Pourquoi vous opposer à l'encadrement de la domiciliation ?

Maël Bernier : « Très sincèrement, quand j’ai vu les premiers articles sur cette mesure, je me suis dit : est-ce que j’ai bien lu ? Elle me semble comporter plusieurs effets pervers. »

En quoi estimez-vous que cette mesure est contreproductive ?

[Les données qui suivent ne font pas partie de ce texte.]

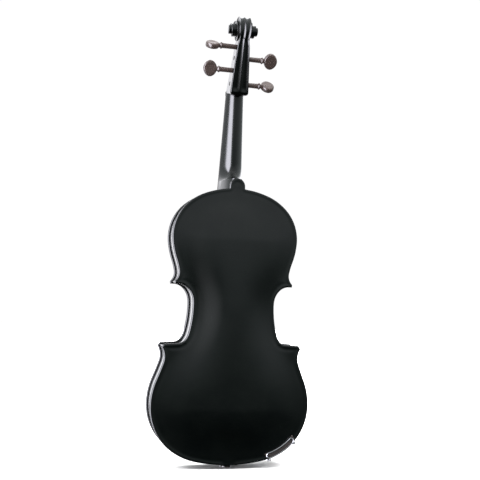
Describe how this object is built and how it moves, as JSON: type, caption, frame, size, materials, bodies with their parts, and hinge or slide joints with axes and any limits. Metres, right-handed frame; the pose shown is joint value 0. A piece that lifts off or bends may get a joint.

M.B. : « Dans les faits, aujourd’hui, comment se pratique la contrainte de domiciliation de revenus dans le cadre d’un crédit immobilier ? Tout d’abord, il existe relativement peu de clauses dans les contrats de prêt. Et lorsqu’elles existent, elles peuvent souvent être considérées comme abusives [Lire à ce propos l’article La domiciliation des revenus est-elle abusive ?, NDLR]. Donc, à ce jour, l’emprunteur n’est pas pieds et poings liés pendant plusieurs années à la banque prêteuse ! Avec cette ordonnance, à partir de 2018, il y aura certes une contrepartie à la domiciliation, un taux préférentiel, mais la contrainte de domiciliation sera inscrite dans le marbre. Pour 10 ans… C’est beaucoup trop long ! Par ailleurs, il n’y a pas d’engagement sur les frais bancaires dans ces clauses : une banque prêteuse peut augmenter ses frais quelques années après la signature d’un crédit et l’emprunteur ne pourrait rien dire… Enfin, l’ordonnance ne fixe pas de limite à cette contrepartie : la banque peut proposer un excellent taux, mais prévoir un taux bien plus élevé en cas de non respect de la domiciliation afin de décourager les emprunteurs. Cette mesure aura clairement des effets pervers, surtout pour les emprunteurs modestes, qui se retrouveront pieds et poings liés alors que les emprunteurs les plus aisés pourront négocier au mieux. »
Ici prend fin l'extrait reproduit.